Today, Lexy, 23, runs Young Star Musical Theatre with her mother, Shmaine Shepherd. The two Horizon West residents recently honored the theater’s one-year anniversary on July 23. YSMT is an after-school, theater-arts training program for students ages 6 to 18. The program is open to students of all skill levels, as no prior theater experience is required to join. Students meet twice a week on Fridays and Saturdays at the Right Combination Dance Studio.

“From August through December, (our students) learn a show, and we pick a show basically around our kids based on what we think they’ll enjoy (and) what can showcase them all,” Lexy said. “We don’t want to do shows that have limited parts because we like to make sure that all the kids are always having fun and always learning something. They learn a show in four or five months in the fall, and we usually put it up right before Christmas break.”

Although YSMT recently had its one-year anniversary locally, the program has been around for much longer than that. YSMT was created by Lexy’s grandmother, Barbara Shepherd, in the 1980s in Los Angeles. Barbara created YSMT to enrich the lives of children and families through the magic of theater. In 2001, Shmaine took YSMT to Prescott, Arizona, and grew the program from 11 children to more than 100 within two years. In keeping up with the family business, Lexy continues her grandmother’s mission of enriching the lives of children through YSMT today, but here in Central Florida.

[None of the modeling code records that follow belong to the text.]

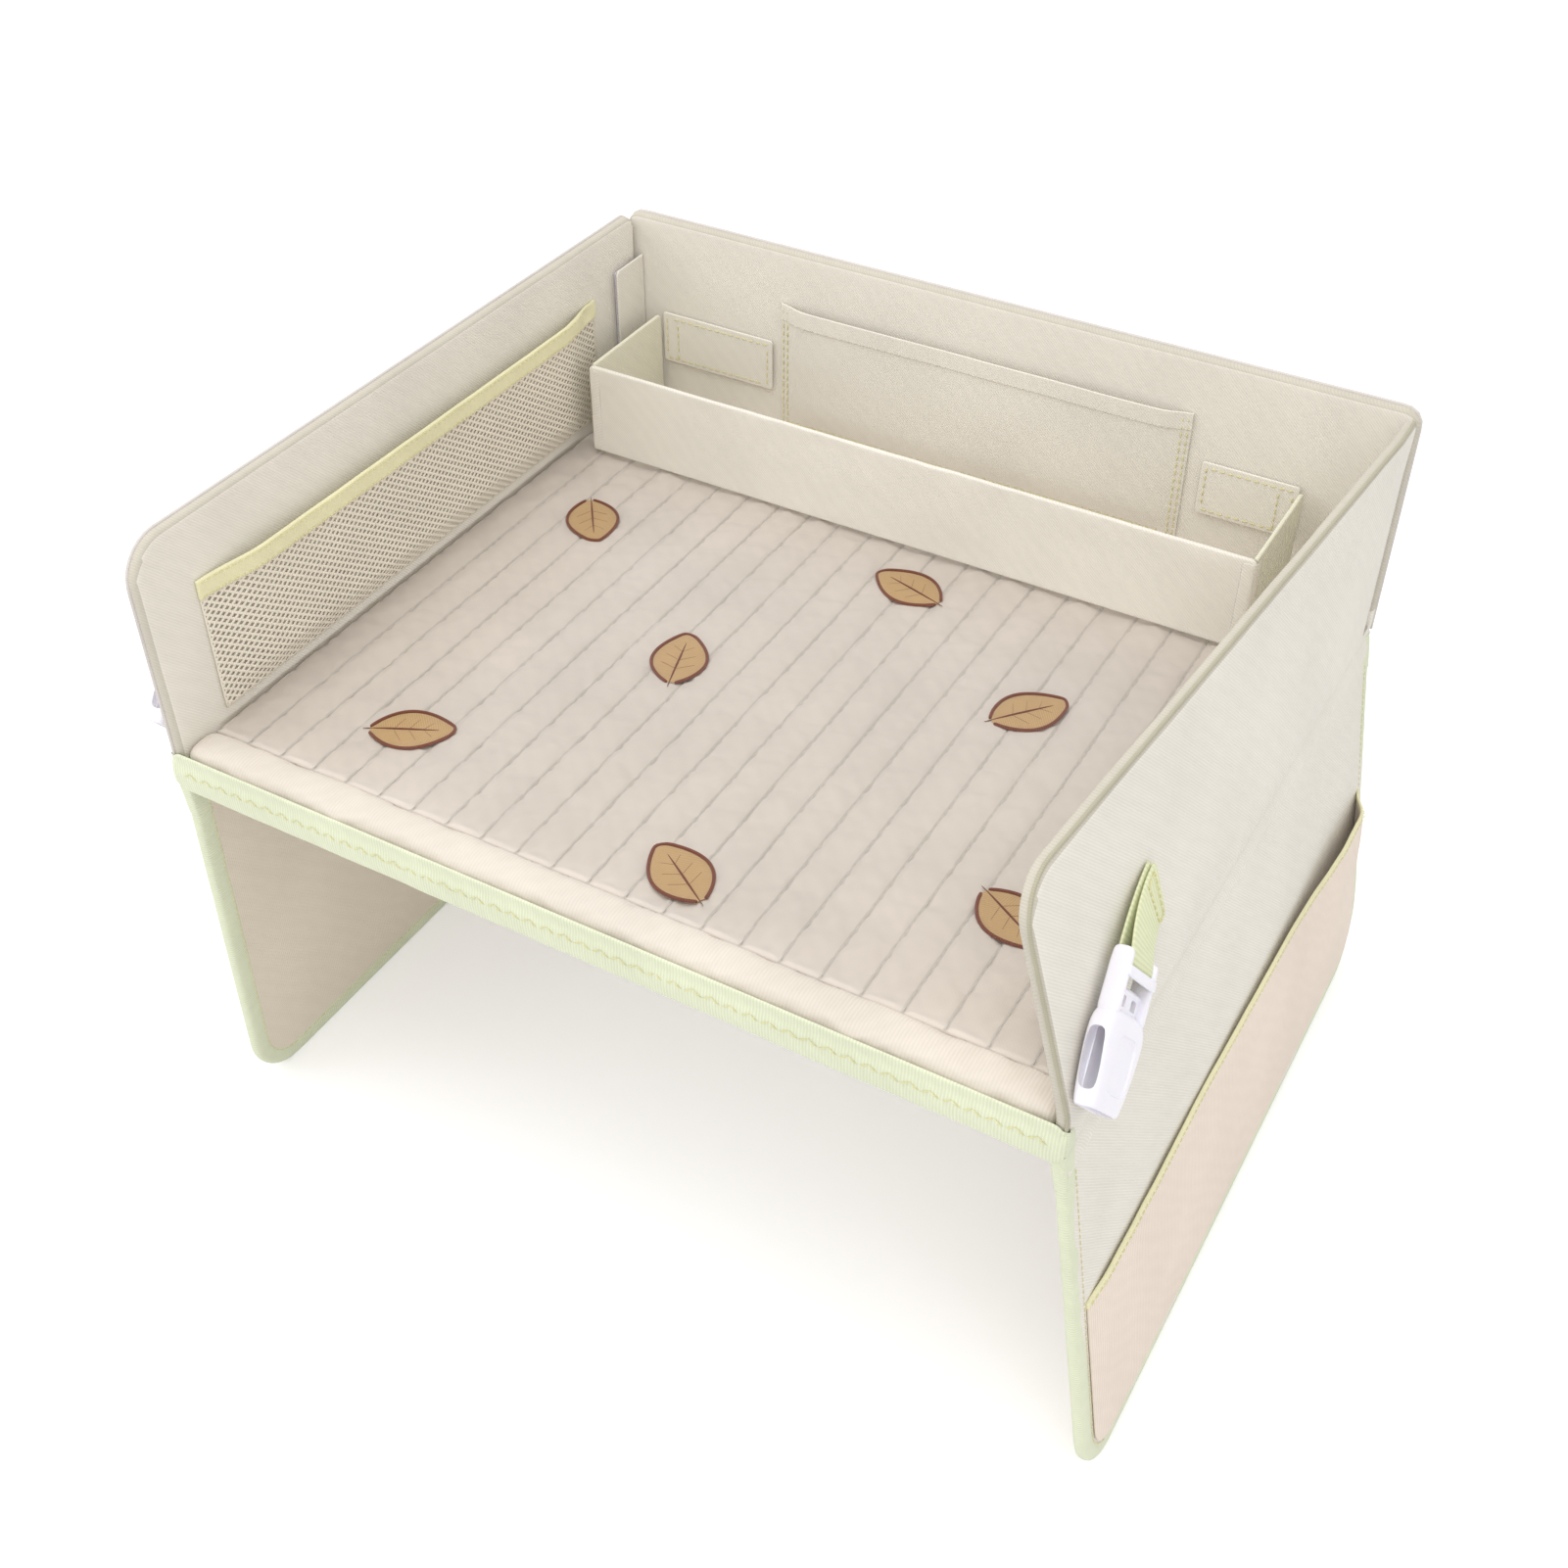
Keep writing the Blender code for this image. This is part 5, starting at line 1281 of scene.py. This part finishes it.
class TRAY_OT_flaps(Operator):
    """Make the two side flaps: panel, edge binding, fold, outer pocket and its binding"""
    bl_idname = "tray_table.flaps"
    bl_label = "Flaps"

    def execute(self, context):
        for side, turn in SIDES.items():
            self.panel(side, turn, context.scene.tray_sizes)
        return {"FINISHED"}

    def panel(self, side, turn, sizes):
        body = side + "_flap"
        surface = flap_surface(side)
        outline = Outline(FLAP_START + FLAP_PANEL_INSET, FLAP_END - FLAP_PANEL_INSET,
                          FLAP_PANEL_FOOT_UP, -FLAP_TOP_DOWN,
                          FLAP_FRONT_CORNER - FLAP_PANEL_INSET, 0.0, FLAP_REAR_CORNER - FLAP_PANEL_INSET, 0.0)

        def shape(along, up, near):
            wave = 0.0004 * ripple(along, up, 0.05, 71.0 + turn) + 0.0001 * ripple(along, up, 0.012, 72.0)
            return wave if near else min(0.0, 0.5 * wave - 0.0002)

        form = Form()
        soft_panel(form, outline, surface, (0.0, FLAP_THICKNESS), step=0.007, edge=0.0022, shape=shape)
        cover = form.piece(body + "_panel", body, ["twill_polyester_cover", "plain_woven_lining"],
                           (body + "_inner_cover", body + "_outer_cover"), "cream_fabric")
        dress_board(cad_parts[body + "_board"])

        form = Form()
        line = []
        for i in range(71):
            y = FLAP_START + (FLAP_END - FLAP_START) * i / 70
            line.append(Vector((turn * FLAP_AXIS_X, y, FLAP_AXIS_Z)))
        form.cord(line, FLAP_THICKNESS / 2, sides=16)
        form.piece(body + "_fold", body, ["twill_polyester_cover"], (body + "_fold_piping",), "cream_fabric",
                   levels=0)

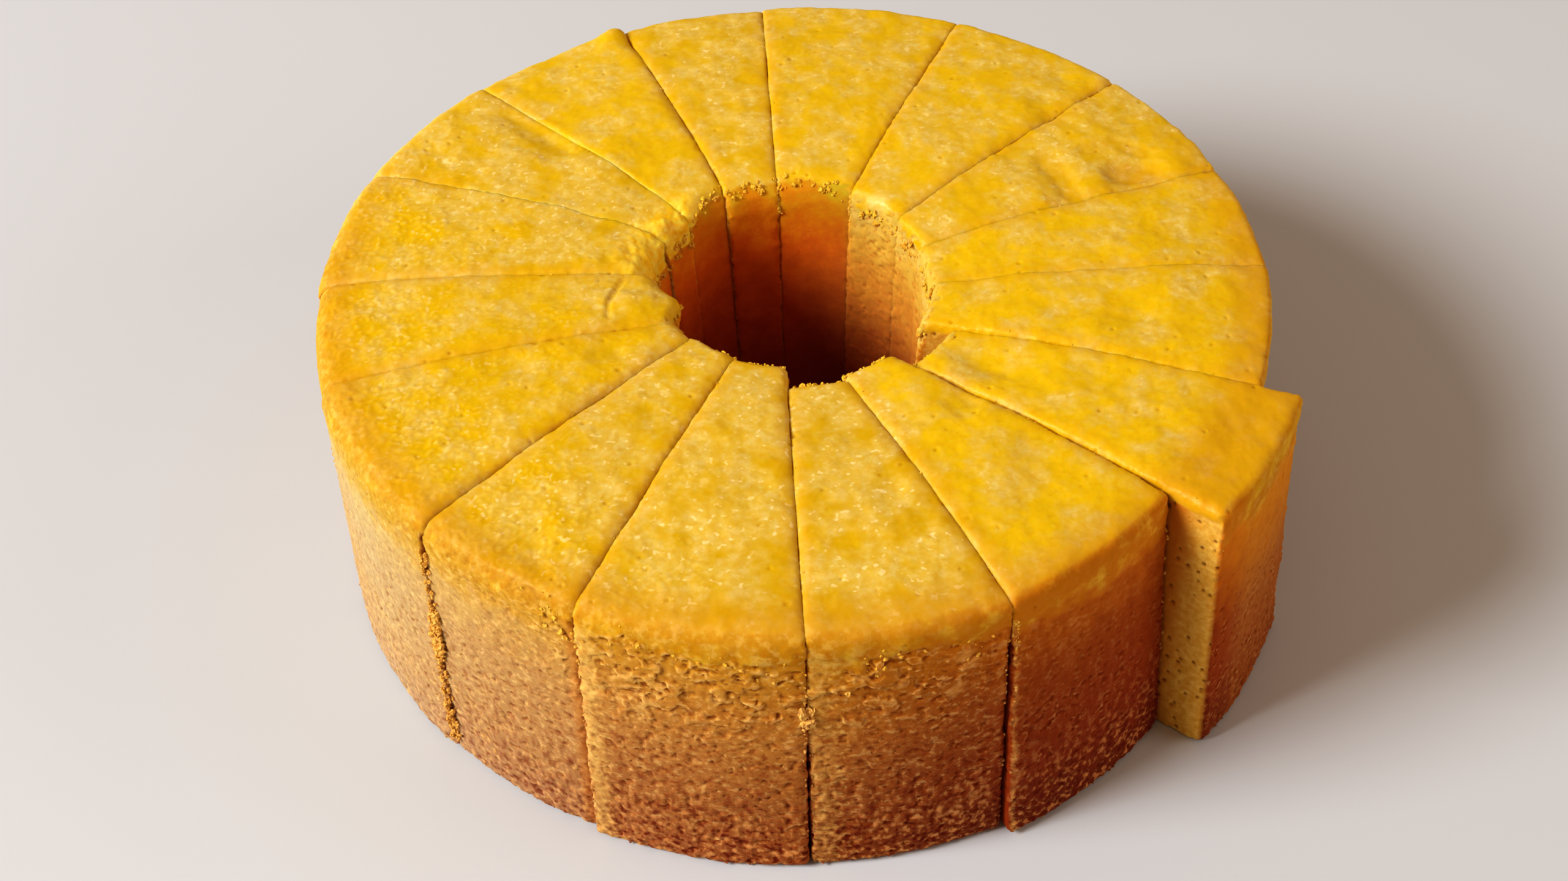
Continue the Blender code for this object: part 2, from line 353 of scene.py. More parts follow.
def close_cuts(piece, planes, places):
    """Slide the surfaces beside each cut towards it, so that only a crease or a narrow gap is left."""
    radii = radii_of(places)
    tip = 1.0 - rise(HOLE_RADIUS, HOLE_RADIUS + 8.0, radii)
    for number, (normal, distance, direction) in enumerate(planes):
        slide = np.full(len(places), USUAL_CLOSING)
        for cut_direction, top, closing in GAPING_CUTS:
            if abs(cut_direction - direction) < SAME_CUT:
                slide = closing * mix(0.3, 1.0, rise(top - 3.0, top + 3.0, places[:, 2]))
        if direction > BACK_CUTS_FROM or direction < BACK_CUTS_TO:
            below_rim = 1.0 - rise(HEIGHT - 9.0, HEIGHT - 4.0, places[:, 2])
            slide = mix(slide, BACK_SIDE_CLOSING, below_rim * rise(96.0, 104.0, radii))
        slide = (slide + TIP_CLOSING * tip) * rise(0.5, 2.0, places[:, 2])
        beside = 1.0 - rise(0.5, 4.0, distance - places @ normal)
        group = f"beside_cut_{number}"
        set_group(piece, group, beside * slide / WIDEST_CLOSING)
        press(piece, None, WIDEST_CLOSING * normal[0], group, level=0.0, direction="X")
        press(piece, None, WIDEST_CLOSING * normal[1], group, level=0.0, direction="Y")


def edge_tones(node_name, planes, places):
    """How cream, above 0, or dark with painted shade, below 0, a slice's edges are beside its cuts."""
    tones = np.zeros(len(places))
    for normal, distance, direction in planes:
        for name, cut_direction, breadth, tone in TONED_EDGES:
            if name == node_name and abs(cut_direction - direction) < SAME_CUT:
                tones += tone * (1.0 - rise(0.2 * breadth, breadth, distance - places @ normal))
    return tones


def facing(planes, normals):
    """How squarely normals face the way of one of the knife cuts."""
    return np.maximum(*(normals @ normal for normal, distance, direction in planes))


def radii_of(places):
    """Distances of places from the ring's axis."""
    return np.hypot(places[:, 0], places[:, 1])


def outward(places):
    """Unit directions in plan from the ring's axis."""
    radii = radii_of(places)
    return np.stack([places[:, 0] / radii, places[:, 1] / radii, np.zeros(len(places))], axis=1)


def rind_depth(places):
    """How far places lie in from the outer side or the hole wall of their slice, whichever is nearer."""
    radii = radii_of(places)
    level = np.clip((places[:, 2] / 4.0).astype(int), 0, 20)
    outer = np.zeros(21)
    inner = np.full(21, 2.0 * RIM_RADIUS)
    np.maximum.at(outer, level, radii)
    np.minimum.at(inner, level, radii)
    return np.minimum(outer[level] - radii, radii - inner[level])


def copy_solid(node, name):
    """A merged copy of a solid, free of the frame."""
    select_only(node)
    bpy.ops.object.duplicate()
    piece = bpy.context.view_layer.objects.active
    piece.name = name
    piece.data.name = name
    for key in list(piece.keys()):
        del piece[key]
    piece.parent = None
    piece.data.materials.clear()
    bpy.ops.object.mode_set(mode="EDIT")
    bpy.ops.mesh.select_all(action="SELECT")
    bpy.ops.mesh.remove_doubles(threshold=0.01 * MM)
    bpy.ops.mesh.tris_convert_to_quads()
    bpy.ops.object.mode_set(mode="OBJECT")
    return piece


def remesh(piece):
    """Even quads all over the slice."""
    apply_modifier(piece, "REMESH", mode="VOXEL", voxel_size=REMESH_SIZE * MM)


def soften(piece, times):
    """Relax the surface a little."""
    apply_modifier(piece, "SMOOTH", factor=0.5, iterations=times)


def hidden_faces(piece, planes, node_name, margin=0.0):
    """Which faces nobody sees, in by a margin: those of the underside and of the hidden part of the cuts."""
    centres, normals = face_facts(piece)[:2]
    radii = radii_of(centres)
    rind = rind_depth(centres)
    depth = depth_behind(planes, centres)
    in_cut = (facing(planes, normals) > 0.8) & (depth < 3.0)
    in_cut &= (centres[:, 2] < HEIGHT - 5.0 - margin) & (rind > 3.0 + margin)
    if node_name in SHOWN_CUT_FACES:
        low, high = SHOWN_CUT_FACES[node_name]
        in_cut &= (radii < low - margin) | (radii > high + margin)
    below = normals[:, 2] < -0.8
    if margin > 0.0:
        in_cut &= centres[:, 2] > margin
        below &= (rind > margin) & (depth > margin)
    return in_cut | below


def edit_faces(piece, chosen):
    """Go into edit mode with some of the faces selected."""
    select_only(piece)
    piece.data.polygons.foreach_set("select", chosen)
    bpy.ops.object.mode_set(mode="EDIT")
    bpy.ops.mesh.select_mode(type="FACE")


def thin_hidden_faces(piece, planes, node_name):
    """Make do with few faces where nobody sees them."""
    edit_faces(piece, hidden_faces(piece, planes, node_name, HIDDEN_MARGIN))
    bpy.ops.mesh.decimate(ratio=HIDDEN_SHARE)
    bpy.ops.object.mode_set(mode="OBJECT")


def refine_shown_faces(piece, planes, node_name):
    """Divide the faces that can be seen: all but the underside and the hidden part of the cuts."""
    edit_faces(piece, ~hidden_faces(piece, planes, node_name))
    bpy.ops.mesh.subdivide(number_cuts=1)
    bpy.ops.object.mode_set(mode="OBJECT")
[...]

“A lot of my kids say that they never feel left out (and) they never feel like they’re not welcome,” Lexy said. “That’s really important because you don’t think of things like that until a kid tells you. My mom always says that we’re ‘confidence coaches’ because parents will come up to us and say, ‘Oh, my kid is so shy. They don’t raise their hand in school. They don’t have very many friends. They’re so shy, always.’ And then they’re in our group and I could not tell you who is shy because they’re not shy. They’re confident. They’re strong. … It’s just so rewarding to hear when they step out the door that, in the real world, they are confident and strong and don’t care about what people think about them.”

The YSMT students are from all over West Orange County, but most come from Winter Garden and Windermere. When the program started locally, there were 12 students who signed up for its first summer camp last year. That number grew to 27 for YSMT’s first production, “Seussical the Musical,” in August 2018, and grew again to 43 students for its second production in January. Lexy hopes that those numbers continue to grow.

“I have kids from all over,” Shepherd said. “I have kids mostly from Winter Garden (and) Windermere. I have kids from Dr. Phillips. I have kids who live by the airport. … I have kids from Clermont, but (they’re) mostly from this side of town.”

As YSMT gears up for its upcoming show season, Shepherd is already planning out what’s next for the program. She’s working toward making YSMT into a nonprofit organization, and she’s hoping to have her own facility for YSMT in the near future. Eventually, she hopes to have another branch of YSMT closer to the east side of Orange County, like Winter Park.